* [SHORT PROBLEM] Quote only the part that opens with the line containing "obj.matrix_world = world" and closes with the line containing "in imported if". Keep both of those lines.

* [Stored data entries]
============================================================
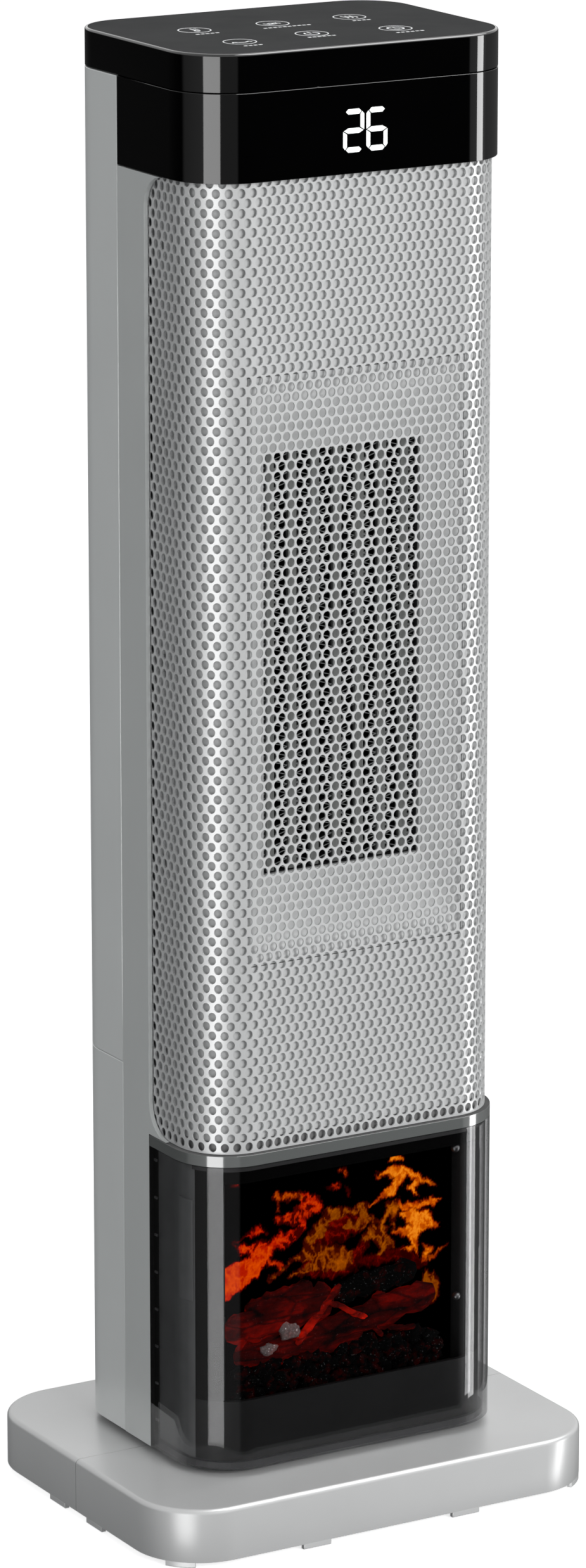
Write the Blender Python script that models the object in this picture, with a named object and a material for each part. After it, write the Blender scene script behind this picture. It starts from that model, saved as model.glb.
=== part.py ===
"""Ceramic tower heater with an oscillating stand and a flame-effect window.

Metres, +Z up. The origin is the centre of the base's footprint on the floor,
the front of the heater faces -Y, and +X is the heater's right when it is seen
from the front.
"""
import math

import bmesh
import bpy
from mathutils import Matrix, Vector

MM = 0.001
GAP = 0.3 * MM                      # air left between pieces that touch

# ---------------------------------------------------------------- dimensions
TOWER_HALF_X = 79.5 * MM
TOWER_HALF_Y = 59.0 * MM
FRONT_RADIUS = 27.0 * MM
REAR_RADIUS = 24.0 * MM
SHELL = 2.0 * MM                    # wall of the casings
SEAM_Y = 13.0 * MM                  # front casing meets rear casing
GRILLE_EDGE_Y = -10.3 * MM          # side edge of the grille and of the window
CORNER_SEGMENTS = 7

TOWER_BOTTOM = 30.0 * MM
TRIM_BOTTOM = 171.0 * MM
TRIM_TOP = 176.4 * MM
REAR_SPLIT_Z = 203.5 * MM           # upper and lower rear casing meet
BAND_BOTTOM = 605.0 * MM
CAP_BOTTOM = 643.5 * MM
TOTAL_HEIGHT = 660.0 * MM
ABOVE_ALL = 0.7                     # cutters that run out over the top end here
PAST_BASE = 0.2                     # cutters that run out past the base end here
ABOVE_DRIVE = 0.1                   # and those that run out over the swivel drive
PAST_BACK = 0.1                     # and those that run out behind the tower

SKIN_INSET = 4.5 * MM               # inner skin of the front casing
GRILLE_INSET = 2.4 * MM
GRILLE_SHEET = 0.8 * MM
GRILLE_CORNER = 15.0 * MM           # rounded corners of the grille's side edges

BASE_HALF_X = 112.75 * MM
BASE_HALF_Y = 88.0 * MM
BASE_RADIUS = 32.0 * MM
BASE_TOP = 27.0 * MM
BASE_WALL_BOTTOM = 2.5 * MM
BASE_PLATE = 3.0 * MM
BASE_WALL = 2.5 * MM
BASE_SEAM_Y = -1.0 * MM
BASE_HOLE_RADIUS = 36.0 * MM
TAB_WIDTH = 14.0 * MM
TAB_FRONT_X = 38.5 * MM
TAB_SIDE_Y = 17.0 * MM
FOOT_X = 84.0 * MM
FOOT_Y = 60.0 * MM

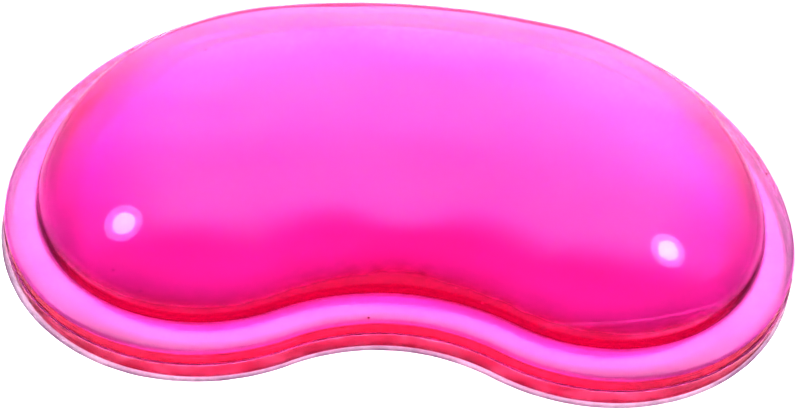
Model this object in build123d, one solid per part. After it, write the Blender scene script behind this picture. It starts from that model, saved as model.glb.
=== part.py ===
from build123d import *
import os
from math import atan2, cos, degrees, radians, sin, sqrt, tan

# Translucent gel wrist rest.  All lengths are millimetres, angles degrees.
# Frame: +X along the pad, -Y towards the forearm (the hollow side of the
# kidney), +Z up, origin on the desk under the middle of the pad.

# ---- plan outline of the rim, mirrored about the YZ plane -------------------
pad_length = 145.0          # across the two lobes
lobe_radius = 37.7          # front corner of each lobe
shoulder_radius = 54.0      # end of the pad, between lobe and back
back_radius = 128.0         # long back edge
notch_radius = 37.4         # hollow in the front edge
shoulder_start = -1.0       # direction in which the lobe arc hands over

# ---- heights above the desk -------------------------------------------------
film_thickness = 0.2        # release film under the tacky base
seam_height = 3.3           # where the base meets the backing film
backing_thickness = 0.15
brim_height = 6.4
dome_rise = 13.0            # crown above the brim

# ---- section of the moulded shell -------------------------------------------
brim_width = 5.9            # rim edge to dome foot
brim_edge_radius = 1.3
wall_draft = 3.0            # the rim widens towards the desk
dome_foot_radius = 8.0      # steep lower side of the dome
dome_run = 30.0             # plan distance over which the dome rises
skin_thickness = 0.3

# ---- cut edges that stand proud of the rim ----------------------------------
seam_flash = 0.25           # backing film beyond the wall
film_margin = 0.7           # release film beyond the wall
film_shift = (-0.3, -0.2)   # the pad never lands quite centred on its film

lobe_centre = pad_length / 2 - lobe_radius
crown_radius = ((dome_run - dome_foot_radius) ** 2 + dome_rise**2 - dome_foot_radius**2) / (
    2 * (dome_rise - dome_foot_radius)
)


def outline_arcs():
    """Centre, radius, first and last direction of the arcs of the right half
    and of the notch, with y = 0 on the line through the lobe centres."""
    start = radians(shoulder_start)
    step = shoulder_radius - lobe_radius
    shoulder = (lobe_centre - step * cos(start), -step * sin(start))
    back_y = shoulder[1] - sqrt((back_radius - shoulder_radius) ** 2 - shoulder[0] ** 2)
    notch_y = -sqrt((notch_radius + lobe_radius) ** 2 - lobe_centre**2)
    to_back = degrees(atan2(shoulder[1] - back_y, shoulder[0]))
    to_notch = degrees(atan2(notch_y, -lobe_centre))
    half = [
        ((lobe_centre, 0.0), lobe_radius, to_notch, shoulder_start),
        (shoulder, shoulder_radius, shoulder_start, to_back),
        ((0.0, back_y), back_radius, to_back, 90.0),
    ]
    notch = ((0.0, notch_y), notch_radius, 180.0 + to_notch, -to_notch)
    return half, notch


half_arcs, notch_arc = outline_arcs()
back_edge = half_arcs[2][0][1] + back_radius
mid_depth = (back_edge - lobe_radius) / 2   # the origin sits mid-depth


def arc(centre, radius, first, last):
    return CenterArc((centre[0], centre[1] - mid_depth), radius, first, last - first)


def outline(offset):
    """The closed plan outline, grown outwards by offset."""
    edges = []
    for centre, radius, first, last in half_arcs:
        edges.append(arc(centre, radius + offset, first, last))
    for centre, radius, first, last in reversed(half_arcs):
        edges.append(arc((-centre[0], centre[1]), radius + offset, 180 - last, 180 - first))
    centre, radius, first, last = notch_arc
    edges.append(arc(centre, radius - offset, first, last))
    return Wire(edges)


def sheet(offset, low, thickness):
    """A flat sheet cut to the plan outline."""
    return Pos(0, 0, low) * extrude(make_face(outline(offset)), thickness)


def rim(inset, low, high):
    """The drafted slab of the rim between two heights."""
    spread = (brim_height - high) * tan(radians(wall_draft))
    top = Pos(0, 0, high) * make_face(outline(spread - inset))
    return extrude(top, high - low, dir=(0, 0, -1), taper=-wall_draft)


def dome(inset):
    """The dome, from the base of the pad to the crown.  Its section is two
    tangent arcs carried round the outline; a flat closes the crown."""
    foot = dome_foot_radius - inset
    # unit vector through both arc centres, towards the point where they meet
    reach = crown_radius - dome_foot_radius
    away = ((dome_foot_radius - dome_run) / reach, (crown_radius - dome_rise) / reach)
    meet = (foot + foot * away[0], brim_height + foot * away[1])
    run = dome_run - inset
    crown = brim_height + dome_rise - inset
    overlap = 0.8           # carries the section under the crown's flat
    section = make_face(
        [
            Line((0, 0), (0, brim_height)),
            RadiusArc((0, brim_height), meet, foot),
            RadiusArc(meet, (run, crown), crown_radius - inset),
            Line((run, crown), (run + overlap, crown)),
            Line((run + overlap, crown), (run + overlap, 0)),
            Line((run + overlap, 0), (0, 0)),
        ]
    )
    path = outline(-brim_width - inset)
    along = path % 0
    inwards = Vector(0, 0, 1).cross(along)
    across = Plane(origin=path @ 0, x_dir=inwards, z_dir=inwards.cross(Vector(0, 0, 1)))
    side = sweep(across * section, path=path)
    middle = extrude(make_face(outline(-brim_width - inset - run)), crown)
    return side + middle


def filling(inset):
    """Everything inside the moulded surface, or inside the skin's inner face."""
    slab = rim(inset, 0, brim_height - inset)
    edge = slab.faces().sort_by(Axis.Z)[-1].edges()
    return fillet(edge, brim_edge_radius - inset) + dome(inset)


def above(low):
    """A block that keeps what is above a height."""
    size = 2 * pad_length
    block = Box(size, size, size, align=(Align.CENTER, Align.CENTER, Align.MIN))
    return Pos(0, 0, low) * block


def top_skin():
    """Clear moulded film over the dome, the brim and the upper half of the rim."""
    return (filling(0) - filling(skin_thickness)) & above(seam_height + backing_thickness)


def gel_core():
    """The soft tinted gel that fills the skin."""
    return filling(skin_thickness) & above(seam_height + backing_thickness)


def backing_film():
    """Film that closes the skin; its cut edge shows as a ragged line."""
    spread = (brim_height - seam_height) * tan(radians(wall_draft))
    return sheet(spread + seam_flash, seam_height, backing_thickness)


def base_gel():
    """Tacky non-slip base, the lower half of the rim."""
    return rim(0, film_thickness, seam_height)


def release_film():
    """Stiff clear film that covers the tacky face until it is peeled off."""
    spread = (brim_height - film_thickness) * tan(radians(wall_draft))
    return Pos(*film_shift, 0) * sheet(spread + film_margin, 0, film_thickness)


os.makedirs("parts", exist_ok=True)
for piece in (top_skin, gel_core, backing_film, base_gel, release_film):
    export_step(piece(), f"parts/{piece.__name__}.step")
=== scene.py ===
"""Translucent gel wrist rest: a glossy kidney-shaped dome on a flat brim."""

from math import atan2, cos, exp, pi, radians, sin, sqrt, tan

import bmesh
import bpy
import numpy as np
from mathutils import Matrix, Vector


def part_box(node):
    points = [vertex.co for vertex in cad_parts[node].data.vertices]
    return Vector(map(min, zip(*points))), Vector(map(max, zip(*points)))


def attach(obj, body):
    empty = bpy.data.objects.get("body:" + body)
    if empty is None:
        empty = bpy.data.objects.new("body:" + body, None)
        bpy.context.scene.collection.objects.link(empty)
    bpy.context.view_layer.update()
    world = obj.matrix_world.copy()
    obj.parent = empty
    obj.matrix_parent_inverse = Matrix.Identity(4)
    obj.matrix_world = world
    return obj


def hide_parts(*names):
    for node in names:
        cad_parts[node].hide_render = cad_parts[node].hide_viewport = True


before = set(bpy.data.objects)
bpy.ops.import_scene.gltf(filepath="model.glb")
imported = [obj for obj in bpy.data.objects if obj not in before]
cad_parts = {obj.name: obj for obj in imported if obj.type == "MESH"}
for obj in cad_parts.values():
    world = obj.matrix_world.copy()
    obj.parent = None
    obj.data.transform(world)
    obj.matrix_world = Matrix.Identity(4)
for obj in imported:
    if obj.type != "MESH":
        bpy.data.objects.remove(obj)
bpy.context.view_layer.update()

MM = 0.001

# ---- plan outline of the rim, in millimetres, mirrored about the YZ plane ----
PAD_LENGTH = 145.0
LOBE_RADIUS = 37.7
SHOULDER_RADIUS = 54.0
BACK_RADIUS = 128.0
NOTCH_RADIUS = 37.4
SHOULDER_START = radians(-1.0)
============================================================
* [TASK SOLUTION]
    obj.matrix_world = world
    return obj


def hide_parts(*names):
    for node in names:
        cad_parts[node].hide_render = cad_parts[node].hide_viewport = True


before = set(bpy.data.objects)
bpy.ops.import_scene.gltf(filepath="model.glb")
imported = [obj for obj in bpy.data.objects if obj not in before]
cad_parts = {obj.name: obj for obj in imported if obj.type == "MESH"}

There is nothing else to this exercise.